Hypocrisy or Is It Me?

I accept that relationships are based on compromise (or I accept it in theory. Hello, single?). I accept that work requires compromise—sometimes a mind-numbing amount. And I should, being the cynical journalist I'm supposed to be, accept that politics is based on compromise. But at what point does compromise just become hypocrisy?
What am I yammering about now? Well, I'm still chewing over the condemning of the gay-bashing of Santa Fean James Maestas with the progression of the Defense of Marriage Act in the state House. I am, once again, reviewing my irritation that John Kerry and John Edwards had to proclaim, repeatedly, their belief that marriage is between a man and a woman in order to get elected (or not, as the case may be). I am trying to decide if I am just loco or if, indeed, it's hypocritical to say, on the one hand, hate crimes are wrong and then, on the other, support the denial of civil rights for the same group under attack.
Here's how my thought process is working. Attitudes in society have to come from somewhere. Bigotry, hatred etc., exist. There's no point in denying it and chances are it's not going to be eradicated anytime soon. But how it plays out in society, how en masse these feelings are allowed to become DOES depend, in large part, about how society, as a whole, treats them. Making any sign of discrimination, of inequality, legal gives license to hatred. (Hello, Rwanda?). Locking down all signs of inequality starts to send a message to society that it's not OK to run around calling people names, evicting them, denying them health insurance, beating the shit out of them.
Why is it OK for leaders to say they don't support gay marriage but they're horrified by a gay bashing? What did John Steinbeck say? Either everything matters or nothing does? (Actually he said that in The Log from the Sea of Cortez and I think he was talking about nature so maybe that's not the best reference point).
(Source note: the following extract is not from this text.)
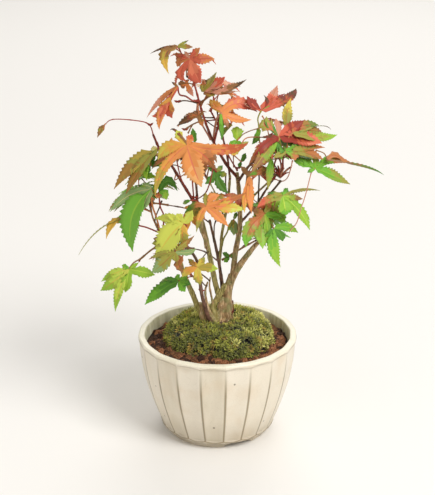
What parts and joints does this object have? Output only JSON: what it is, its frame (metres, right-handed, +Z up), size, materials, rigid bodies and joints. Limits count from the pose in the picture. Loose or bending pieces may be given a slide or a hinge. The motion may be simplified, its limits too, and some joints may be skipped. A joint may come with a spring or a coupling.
{
  "type": "japanese maple bonsai",
  "caption": "Young clump-form maple bonsai in autumn colour: slim stems and palmate leaves over a mound of moss in a small round fluted pot.",
  "frame": {"origin": "the point of the table under the middle of the plant's whole bounding box; the pot's own axis stands at x -8.2 mm, y -5.9 mm", "axes": "+Z up; -Y towards the viewer of the picture; +X to the viewer's right"},
  "size_m": [0.1822, 0.1118, 0.2506],
  "materials": {
    "glazed_stoneware": "satin",
    "clay_granules": "matte",
    "moss": "matte",
    "bark": "matte",
    "red_leaves": "satin",
    "orange_leaves": "satin",
    "gold_leaves": "satin",
    "green_leaves": "satin"
  },
  "bodies": {
    "root": {"pot": "glazed_stoneware", "soil": "clay_granules", "moss": "moss", "trunk": "bark", "stem_left": "bark", "stem_front": "bark", "stem_middle": "bark", "stem_back_left": "bark", "stem_back_right": "bark", "stem_right": "bark", "bough_far_right": "bark", "bough_leader": "bark", "bough_upper_right": "bark", "bough_bud": "bark", "bough_left": "bark", "bough_centre": "bark", "bough_back_left": "bark", "bough_back_low": "bark", "bough_back_middle": "bark", "bough_back_top": "bark", "bough_back_right": "bark", "foliage_top": "red_leaves", "foliage_upper_middle": "red_leaves", "foliage_upper_right": "red_leaves", "foliage_right": "green_leaves", "foliage_right_low": "green_leaves", "foliage_middle_right": "orange_leaves", "foliage_middle": "orange_leaves", "foliage_centre": "orange_leaves", "foliage_left_upper": "green_leaves", "foliage_left_shoot": "red_leaves", "foliage_left": "green_leaves", "foliage_left_low": "green_leaves", "foliage_left_inner": "gold_leaves", "foliage_front_low": "green_leaves", "foliage_bud": "red_leaves", "foliage_back_left": "green_leaves", "foliage_back_low": "green_leaves", "foliage_back_middle": "gold_leaves", "foliage_back_top": "orange_leaves", "foliage_back_right": "green_leaves", "foliage_back_under": "green_leaves"}
  },
  "joints": []
}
All of this stuff is driving me bonkers lately because it just seems so…unacceptable. This is the last bastion of civil rights—yet how hopeless things seem right now with religious fanatics taking over every sector of society (check out SFR's cover story tomorrow). It's The Handmaid's Tale sprung to life. Or, as a local nonprofit director said to me at the gym the other night, "it's a very grim time." Grim indeed. A time to compromise? Or a time to fight even harder?